Although the tutorial chair model isn’t complex enough to show the problems that can occur due to face orientation, the above highlights the way in which a mesh is tessellated and faces flipped should it be necessary to do so to get clean ambient occlusion bakes
Problems Baking Ambient Occlusion
Although using Texture Bake is usually straightforward it is not without issue, exacerbated by the version of Blender being used – it may be that a particular error or problem is present in one version but not another so it is always worth checking results against official builds. The following then are common problems that happen generally agnostic of Blender version.
Nothing happens: Make sure the object to be baked is selected and ‘active’, rendering is object sensitive, i.e. it only works when an item is selected for use.
Black maps/nothing was rendered: Make sure object has a texture assigned to the UVW map. When objects contain more than one texture map make sure ambient occlusion is being baked to the right one. Additionally, check Material colour assignments and/or that “Normalized” is active.
Black spots or missing areas: Check the UVW map to make sure the black or missing areas are not the result of the bake process re-rendering over previously processed areas or that parts of the UVW map are outside the texture bounds.
Excessive jagged edges: Check texture resolution.

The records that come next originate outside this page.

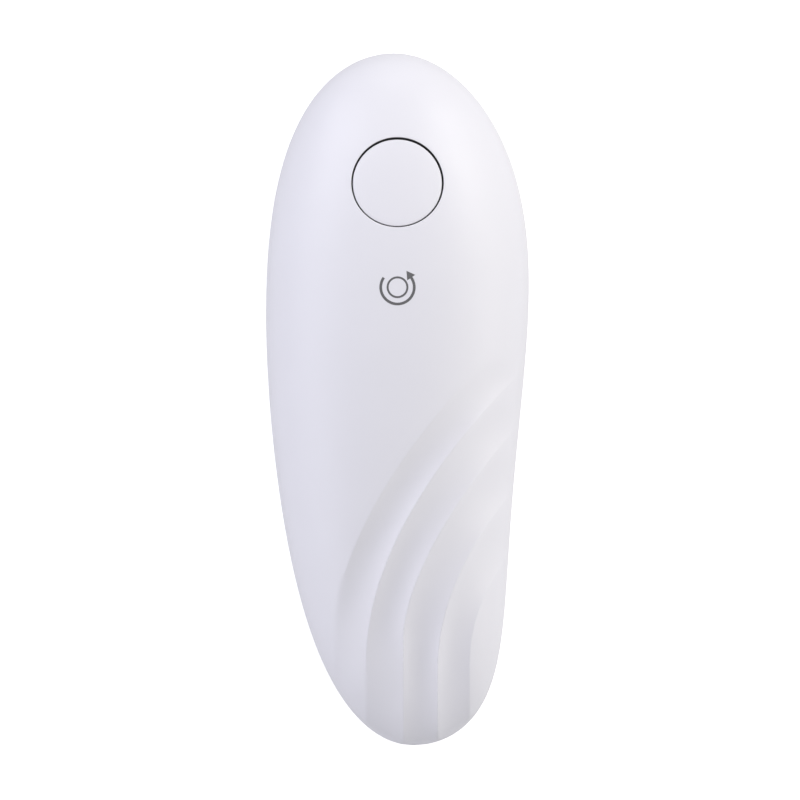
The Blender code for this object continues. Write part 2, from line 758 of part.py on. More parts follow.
def make_drive():
    """The output shaft with the toothed wheel that turns the can."""
    steps = ((0, 32.2), (2.4, 32.2), (SHAFT_RADIUS, 31.4), (SHAFT_RADIUS, 2.6), (0, 2.6))
    place(turned("drive_shaft", steps, "steel"), (*DRIVE_XY, 0))
    teeth = 30
    outline = []
    for index in range(2 * teeth):
        radius = DRIVE_WHEEL_RADIUS - (0.7 if index % 2 else 0.0)
        angle = math.pi * index / teeth
        outline.append((radius * math.cos(angle), radius * math.sin(angle)))
    wheel = prism("drive_wheel", outline, DRIVE_WHEEL_Z, "steel")
    hub = cylinder("drive_wheel_hub", 5.0, (7.6, 9.9))
    join(wheel, hub)
    cut(wheel, cylinder("drive_wheel_bore", SHAFT_BORE, (0, 12)))
    place(wheel, (*DRIVE_XY, 0))
    nut = cylinder("drive_wheel_nut", 5.2, (2.4, 3.7), finish="steel", segments=6)
    cut(nut, cylinder("nut_bore", SHAFT_BORE, (0, 6)))
    place(nut, (*DRIVE_XY, 0))
    bush = (
        (SHAFT_BORE, 14.5),
        (5.0, 14.5),
        (5.0, 11.7),
        (6.6, 11.7),
        (6.6, 10.3),
        (SHAFT_BORE, 10.3),
    )
    place(turned("drive_bush", bush, "brass", closed=True), (*DRIVE_XY, 0))
    direction = math.atan2(CARRIER_XY[1] - DRIVE_XY[1], 0)
    pinion = gear_outline(CLUTCH_TEETH, phase=direction + math.pi / CLUTCH_TEETH)
    clutch = prism("clutch_pinion", pinion, CARRIER_GEAR_Z, "gear_plastic")
    cut(clutch, cylinder("clutch_bore", SHAFT_BORE + 0.1, (12, 20)))
    place(clutch, (*DRIVE_XY, 0))


def make_carrier():
    """The eccentric carrier: the cutter's post stands off its axis by CUTTER_OFFSET."""
    profile = (
        (0, 17.6),
        (5.0, 17.6),
        (5.0, 14.6),
        (8.2, 14.6),
        (8.2, 11.6),
        (CARRIER_FLANGE_RADIUS, 11.6),
        (CARRIER_FLANGE_RADIUS, 9.9),
        (CARRIER_FLANGE_RADIUS - 0.6, 9.3),
        (0, 9.3),
    )
    carrier = turned("cutter_carrier", profile, "grey_plastic")
    post_at = (0, -CUTTER_OFFSET)
    join(carrier, cylinder("cutter_post", 4.6, (7.2, 9.6), post_at))
    join(carrier, cylinder("cutter_journal", 3.0, (4.4, 9.6), post_at))
    cut(carrier, cylinder("carrier_thread", 1.5, (3, 12), post_at, segments=12))
    place(carrier, (*CARRIER_XY, 0))
    outline = gear_outline(CARRIER_TEETH, phase=math.pi / 2)
    gear = prism("carrier_gear", outline, CARRIER_GEAR_Z, "gear_plastic", [(0, 0, 5.2)])
    place(gear, (*CARRIER_XY, 0))

    edge = (
        (3.2, CUTTER_Z + 1.2),
        (4.6, CUTTER_Z + 1.2),
        (5.2, CUTTER_Z + 0.5),
        (7.0, CUTTER_Z + 0.5),
        (CUTTER_RADIUS, CUTTER_Z + 0.04),
        (CUTTER_RADIUS, CUTTER_Z - 0.04),
        (7.0, CUTTER_Z - 0.5),
        (5.2, CUTTER_Z - 0.5),
        (4.6, CUTTER_Z - 0.9),
        (3.2, CUTTER_Z - 0.9),
    )
    cutter_at = (CARRIER_XY[0], CARRIER_XY[1] - CUTTER_OFFSET)
    place(turned("cutter_wheel", edge, "steel", steps=28, closed=True), (*cutter_at, 0))
    make_screw("cutter_screw", cutter_at, 2.2, 4.1, 11.4, 1.3, 4.4)


def make_head_plate():
    holes = [(*CARRIER_XY, CARRIER_FLANGE_RADIUS + 0.6), (*DRIVE_XY, 7.0)]
    holes += [(x, y, 1.7) for x, y in HEAD_SCREWS] + [(x, y, 4.2) for x, y in HOUSING_SCREWS[:2]]
    outline = plate_outline(8.5, 21.5, 85.0, 10)
    plate = prism("head_plate", outline, HEAD_PLATE_Z, "steel", holes)
    cut(plate, box("magnet_window", (-10.4, 62.2, 9), (10.4, 87.4, 13)))
    for index, at in enumerate(HEAD_SCREWS, 1):
        make_screw(f"head_screw_{index}", at, 8.9, 10.3, 16.0, 1.15, 2.6)


def make_magnet_arm():
    """An arm that lifts with the lid, hinged on a pin across the nose's pocket."""
    outline = (
        (2.0, -2.2),
        (2.4, 0.6),
        (1.0, 2.3),
        (-1.6, 2.3),
        (-2.6, 0.0),
        (-1.5, -3.0),
        (2.0, -5.6),
        (19.0, -5.6),
        (19.0, -3.6),
        (5.2, -3.6),
    )
    arm = prism("magnet_arm", outline, (-8.0, 8.0), "grey_plastic", [(0, 0, PIN_BORE)])
    cut(arm, box("arm_relief", (-4.0, -9, -4.4), (20, 9, 4.4)))
    bridge = box("arm_pad", (4.5, -5.5, -7.0), (18.8, -3.7, 7.0))
    join(arm, bridge)
    place(arm, (0, MAGNET_PIN_Y, MAGNET_PIN_Z), UPRIGHT)
    magnet_at = (0, MAGNET_PIN_Y + 12.0)
    profile = ((0, 8.0), (6.0, 8.0), (6.5, 7.4), (6.5, 4.9), (6.0, 4.5), (0, 4.5))
    place(turned("magnet", profile, "magnet", steps=28), (*magnet_at, 0))
    pin = cylinder("magnet_pin", PIN_RADIUS, (-10.8, 10.8), finish="steel", segments=16)
    place(pin, (0, MAGNET_PIN_Y, MAGNET_PIN_Z), Matrix.Rotation(math.pi / 2, 4, "Y"))


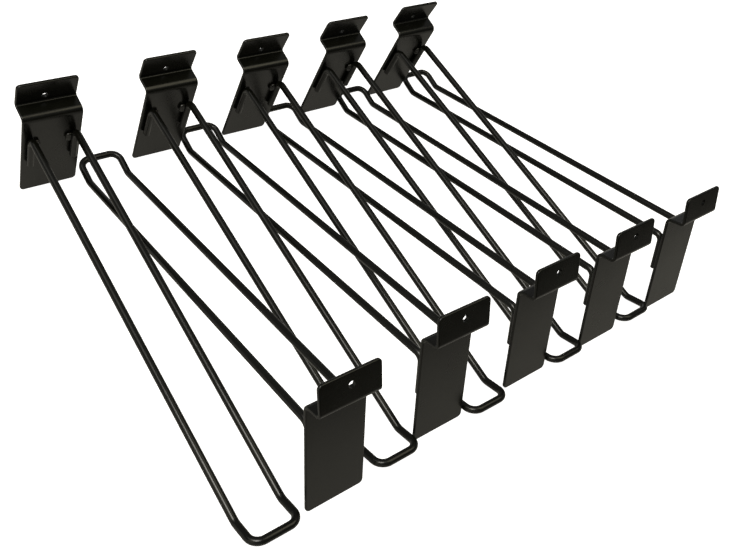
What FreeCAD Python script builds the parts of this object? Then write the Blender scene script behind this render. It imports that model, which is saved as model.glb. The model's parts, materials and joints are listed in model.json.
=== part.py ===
"""Ten steel display hooks for a slatted shop wall, laid head to tail in a row on a flat surface.

Each hook is a bent sheet backplate, a bent rod welded to its front, and the weld beads between them.
A hook is drawn in its own frame: X across the plate, the plate's front face in the plane Y = 0,
the rod reaching out along -Y and Z up the plate. It is then leant, turned and laid in the row.
"""
import FreeCAD, Part
import math
import os
import Sketcher

# Every driving size, in millimetres and degrees: (alias, value).
SIZES = [
    ("plate_width", 40.0),
    ("plate_height", 79.5),        # bottom edge to the ridge's sharp corner
    ("sheet", 2.3),
    ("ledge_depth", 12.6),         # plate's front face to the tab's front face, along the ledge
    ("ledge_rise", 1.0),           # of the ledge behind the ridge, from square to the plate
    ("tab_height", 19.2),
    ("tab_lean", 5.0),             # of the tab towards the rod
    ("ridge_bend", 2.0),           # insides of the two bends
    ("valley_bend", 1.2),
    ("plate_corner", 3.0),
    ("tab_corner", 3.0),
    ("edge_round", 0.8),           # all round the rim of both faces
    ("hole_bore", 4.5),
    ("far_hole_height", 5.4),      # above the ledge
    ("far_hole_offset", -1.4),     # from the middle of the tab
    ("near_hole_height", 11.4),
    ("near_hole_offset", -0.2),
    ("rod", 5.0),
    ("arm_spacing", 29.5),         # centre to centre
    ("arm_height", 61.3),          # root corner above the plate's bottom edge
    ("arm_rise", 4.9),             # from square to the plate
    ("arm_length", 281.8),         # root corner to kick corner
    ("leg_end", 33.8),             # the leg's lower end above the plate's bottom edge
    ("root_radius", 5.5),          # bends of the rod's centreline
    ("kick_radius", 7.0),
    ("crossbar_radius", 7.0),
    ("tip_kick", 30.0),
    ("tip_length", 19.3),          # kick corner to the crossbar's centreline
    ("bead_length", 8.0),
    ("bead_width", 5.5),
    ("bead_inset", 1.0),           # the bead's hidden edge from the leg's middle
    ("bead_depth", 3.0),
    ("row_stagger", 6.6),          # near plates beyond the far hooks' crossbars
]

# How each hook lies, far and near in turn along the row, in millimetres: its gap to the hook before it,
# its distance from the first hook of its kind across the row, and how far its crossbar lies to one side.
# The far hooks point towards -Y, and the near hooks, laid between them, point back.
ROW = [
    (0.0, 0.0, 0.0), (5.1, 0.0, 1.6),
    (6.9, 4.4, 1.6), (2.9, 6.8, 1.1),
    (1.3, 5.8, -0.5), (5.0, 8.7, 3.7),
    (-1.2, 9.9, 2.6), (4.3, 9.3, 3.7),
    (-1.1, 12.8, 4.7), (7.8, 11.7, 5.3),
]

doc = FreeCAD.newDocument("slatwall_hooks")
sheet = doc.addObject("Spreadsheet::Sheet", "sizes")
for line, (alias, value) in enumerate(SIZES, start=1):
    sheet.set(f"A{line}", alias)
    sheet.set(f"B{line}", str(value))
    sheet.setAlias(f"B{line}", alias)
doc.recompute()
size = {alias: sheet.get(alias) for alias, _ in SIZES}


def vector(across, back, up):
    return FreeCAD.Vector(across, back, up)


def origin_plane(body, role):
    return next(item for item in body.Origin.OriginFeatures if item.Role == role)


def new_sketch(body, name, role):
    sketch = body.newObject("Sketcher::SketchObject", name)
    sketch.AttachmentSupport = (origin_plane(body, role), "")
    sketch.MapMode = "FlatFace"
    return sketch


def add_line(sketch, start, end):
    return sketch.addGeometry(Part.LineSegment(vector(*start, 0), vector(*end, 0)), False)


def add_constraint(sketch, *values):
    return sketch.addConstraint(Sketcher.Constraint(*values))


def bind(sketch, expression, *values):
    """Add a dimension and tie it to the sheet."""
    index = add_constraint(sketch, *values)
    sketch.setExpression(f"Constraints[{index}]", expression)


def edges_where(shape, test):
    """Names of the edges whose middle point passes the test."""
    names = []
    for number, edge in enumerate(shape.Edges, start=1):
        middle = edge.valueAt((edge.FirstParameter + edge.LastParameter) / 2)
        if test(middle, edge):
            names.append(f"Edge{number}")
    return names


def add_fillet(body, base, name, radius, test):
    doc.recompute()
    fillet = body.newObject("PartDesign::Fillet", name)
    fillet.Base = (base, edges_where(base.Shape, test))
    fillet.setExpression("Radius", radius)
    body.Tip = fillet
    return fillet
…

The lack of anti-aliasing can be reduced by using textures of a larger size for render baking and then resizing those down as required – the anti-aliasing available in a photo editing suite will further reduce the problems associated with there being no aliasing.
Ambient Occlusion is flipped/upside down: Check the objects orientation and/or that the various “Apply” modes haven’t been set on a mirrored mesh section which can invert or flip associated data.